In most cases you will never care about the special conditions and restrictions and what-ifs that filled the preceding several paragraphs (or any other even more obscure considerations not mentioned). For the most part, if you can use ISPF 3.2 to create a new dataset based on the attributes of an existing dataset, then you can do the same thing equally well by using the LIKE parameter on a DD statement in your JCL.
Also you have a LIKE parameter available for you to use on the ALLOCATE statement under TSO. The TSO ALLOCATE statement, synonym ALLOC, is the TSO equivalent of a DD statement in JCL. It is used mostly in CLISTs and REXX EXECs.

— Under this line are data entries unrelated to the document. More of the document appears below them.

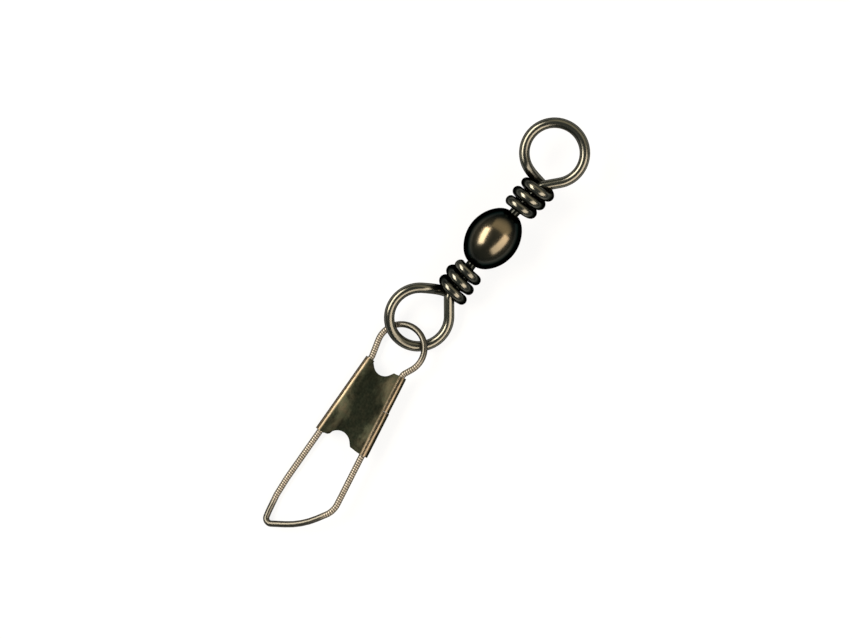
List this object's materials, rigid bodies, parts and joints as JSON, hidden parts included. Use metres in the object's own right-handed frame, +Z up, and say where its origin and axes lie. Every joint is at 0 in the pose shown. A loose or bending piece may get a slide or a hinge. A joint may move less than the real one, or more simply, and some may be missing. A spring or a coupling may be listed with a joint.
{
  "type": "fishing snap swivel",
  "caption": "Barrel swivel with a wrapped wire eye at each end, a bent-wire snap with a folded locking plate linked into one eye; joins a line to a lure.",
  "frame": {"origin": "middle of the part's length and width, on the table it lies on", "axes": "+X along the swivel's axis towards the line eye, +Y across it towards the side that both eyes stand off, +Z up from the table"},
  "size_m": [0.0593, 0.0112, 0.0062],
  "materials": {
    "barrel_plating": "brass, bright black nickel plate",
    "eye_wire": "stainless or brass wire, bronze-black plate, glossy",
    "snap_wire": "spring wire, dull grey-olive",
    "snap_plate": "thin steel sheet, dark mottled satin plate"
  },
  "bodies": {
    "barrel": {"barrel": "barrel_plating"},
    "upper_eye": {"upper_eye": "eye_wire"},
    "lower_eye": {"lower_eye": "eye_wire"},
    "snap": {"snap_wire": "snap_wire", "snap_plate": "snap_plate"}
  },
  "joints": [
    {"name": "upper_eye_spin", "type": "hinge", "parent": "barrel", "child": "upper_eye", "pos_m": [0.01326, 0.00064, 0.00311], "axis": [0.9936, 0, 0.1133], "continuous": true},
    {"name": "lower_eye_spin", "type": "hinge", "parent": "barrel", "child": "lower_eye", "pos_m": [0.01326, 0.00064, 0.00311], "axis": [0.9936, 0, 0.1133], "continuous": true},
    {"name": "snap_swing", "type": "hinge", "parent": "lower_eye", "child": "snap", "pos_m": [0.00069, 0.00142, 0.00187], "axis": [-0.1099, -0.2419, 0.964], "range_deg": [-114, 106]}
  ]
}
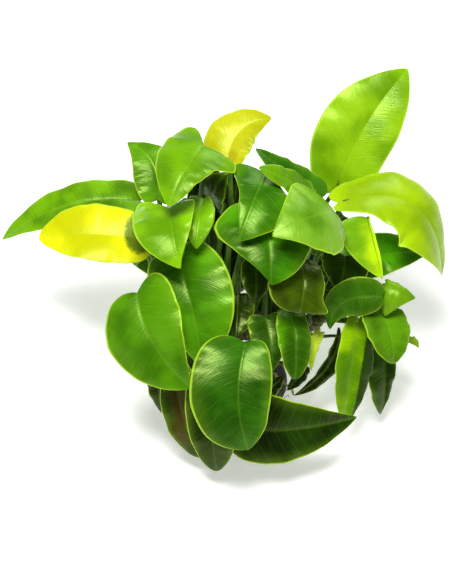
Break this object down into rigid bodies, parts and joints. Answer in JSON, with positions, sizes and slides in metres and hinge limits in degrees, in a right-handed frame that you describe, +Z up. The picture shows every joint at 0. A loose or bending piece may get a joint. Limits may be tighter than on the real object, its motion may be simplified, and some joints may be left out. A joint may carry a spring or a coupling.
{
  "type": "anubias on stone",
  "caption": "Aquarium plant with arching heart-shaped leaves on stalks, growing from a creeping rhizome that grips a rounded dark stone with its roots",
  "frame": {"origin": "On the flat underside of the stone, under the middle of the stone's top, on the plane that the object stands on", "axes": "+Z is up, +X is to the right as the plant is seen from its open side, along its longest extent, and +Y points to the back of the plant"},
  "size_m": [0.1871, 0.1436, 0.1144],
  "materials": {
    "stone": "matte",
    "rhizome": "satin",
    "root": "matte",
    "leaf_fresh": "gloss",
    "leaf_lime": "gloss",
    "leaf_deep": "gloss",
    "leaf_olive": "gloss",
    "leaf_yellow": "satin"
  },
  "bodies": {
    "root": {"stone": "stone", "rhizome_main": "rhizome", "rhizome_right": "rhizome", "rhizome_front": "rhizome", "root_left": "root", "root_left_front": "root", "root_front_left": "root", "root_front_right": "root", "root_right_front": "root", "root_right": "root", "root_back_right": "root", "root_back_left": "root", "leaf_tall_right": "leaf_fresh", "leaf_arching_right": "leaf_lime", "leaf_folded_right": "leaf_fresh", "leaf_shaded_right": "leaf_deep", "leaf_crown_right": "leaf_lime", "leaf_crown_back": "leaf_deep", "leaf_crown_slim": "leaf_lime", "leaf_crown_centre": "leaf_fresh", "leaf_wavy_centre": "leaf_fresh", "leaf_crown_left": "leaf_fresh", "leaf_upper_left": "leaf_lime", "leaf_middle_left": "leaf_fresh", "leaf_long_left": "leaf_fresh", "leaf_yellow_left": "leaf_yellow", "leaf_yellow_back": "leaf_yellow", "leaf_tucked_left": "leaf_lime", "leaf_tucked_back": "leaf_deep", "leaf_broad_left": "leaf_fresh", "leaf_heart_left": "leaf_fresh", "leaf_heart_front": "leaf_fresh", "leaf_low_front": "leaf_deep", "leaf_browned_front": "leaf_olive", "leaf_dark_left": "leaf_deep", "leaf_low_right": "leaf_deep", "leaf_hanging_right": "leaf_lime", "leaf_side_right": "leaf_fresh", "leaf_curled_right": "leaf_fresh", "leaf_outer_right": "leaf_lime", "leaf_small_right": "leaf_lime", "leaf_drooping_right": "leaf_deep", "leaf_curved_right": "leaf_deep", "leaf_young_rolled": "leaf_yellow", "leaf_inner_small": "leaf_fresh", "leaf_inner_front": "leaf_fresh", "leaf_olive_centre": "leaf_olive", "leaf_inner_round": "leaf_deep", "leaf_inner_slim": "leaf_deep", "leaf_inner_right": "leaf_deep", "leaf_peeping_right": "leaf_deep", "leaf_low_small": "leaf_deep", "leaf_low_slim": "leaf_deep", "leaf_shadowed_left": "leaf_deep", "leaf_shadowed_centre": "leaf_deep", "leaf_rear_left": "leaf_deep", "leaf_rear_centre": "leaf_deep", "leaf_rear_right": "leaf_deep", "leaf_rear_low": "leaf_deep", "leaf_rear_side": "leaf_deep"}
  },
  "joints": []
}
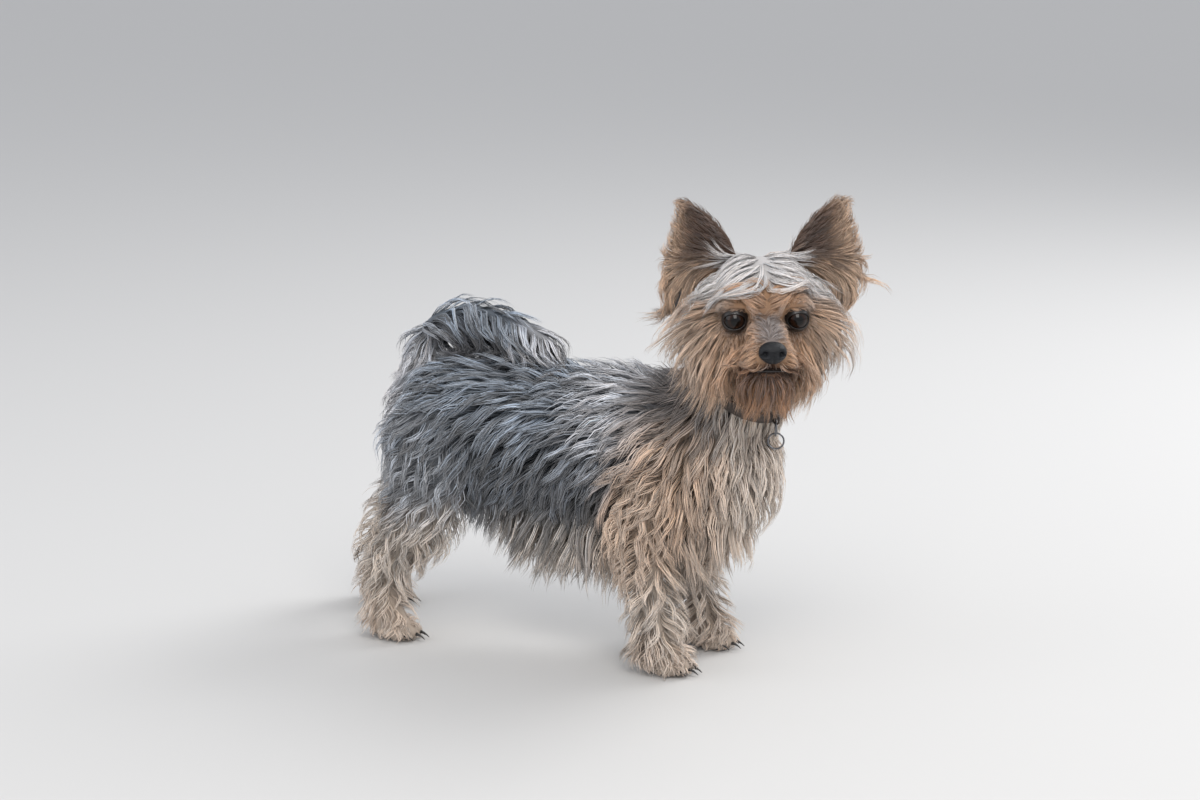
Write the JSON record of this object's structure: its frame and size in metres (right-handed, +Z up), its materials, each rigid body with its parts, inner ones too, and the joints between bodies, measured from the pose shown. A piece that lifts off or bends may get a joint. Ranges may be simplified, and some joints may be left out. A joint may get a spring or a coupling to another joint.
{
  "type": "yorkshire terrier",
  "caption": "Still, life-size model of a small long-coated terrier standing with its head turned to its right and its tail curled over its back, with a collar and linked rings.",
  "frame": {"origin": "middle of the bounding box at floor level, under the dog", "axes": "+X the way the trunk faces, +Y the dog's left, +Z up; the dog stands on z = 0"},
  "size_m": [0.4488, 0.1634, 0.3576],
  "materials": {
    "tan_coat": "long silky tan hair",
    "pale_coat": "long silky pale fawn hair",
    "steel_coat": "long silky steel-grey hair",
    "eye": "wet, glossy, near black",
    "nose_leather": "fine-grained damp black",
    "collar_strap": "dark brown, worn",
    "ring_metal": "dark gunmetal wire"
  },
  "bodies": {
    "root": {"head": "tan_coat", "nose": "nose_leather", "eye_right": "eye", "eye_left": "eye", "ear_right": "tan_coat", "ear_left": "tan_coat", "neck": "pale_coat", "torso": "steel_coat", "tail_base": "steel_coat", "tail_tip": "steel_coat", "foreleg_right": "tan_coat", "foreleg_left": "tan_coat", "hindleg_right": "tan_coat", "hindleg_left": "tan_coat", "collar": "collar_strap", "ring_upper": "ring_metal", "ring_lower": "ring_metal"}
  },
  "joints": []
}
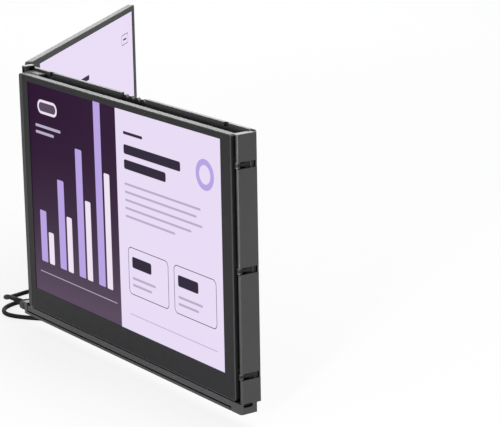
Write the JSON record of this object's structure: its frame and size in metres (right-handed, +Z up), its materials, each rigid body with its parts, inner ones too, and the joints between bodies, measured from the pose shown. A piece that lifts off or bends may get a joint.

For VSAM files, IDCAMS supports a parameter called MODEL which is quite similar to LIKE, but it goes into the IDCAMS DEFINE statement rather than being in the JCL.
Be aware that restrictions such as those described in the above discussion are subject to being changed at any new release level of the operating system – IBM tends to remove restrictions that people complain about, if and when such restrictions can be easily removed. It also seems that in recent years they are not always quick to update their reference manuals when a restriction changes (Possibly because they’ve been adding a lot of major enhancements recently). So, depending on what release level of z/OS system you’re using, any particular restriction might or might not actually apply, and sometimes you just have to try it and see what happens. Happily enough IBM is more into the practice of removing restrictions, rather than adding them, so once you set up JCL that works, it will probably continue to work even longer than an old Volkswagen.
For the most part, if you can use ISPF 3.2 to create a new dataset based on the attributes of an existing dataset, then you can do the same thing equally well by using the LIKE parameter on a DD statement in your JCL.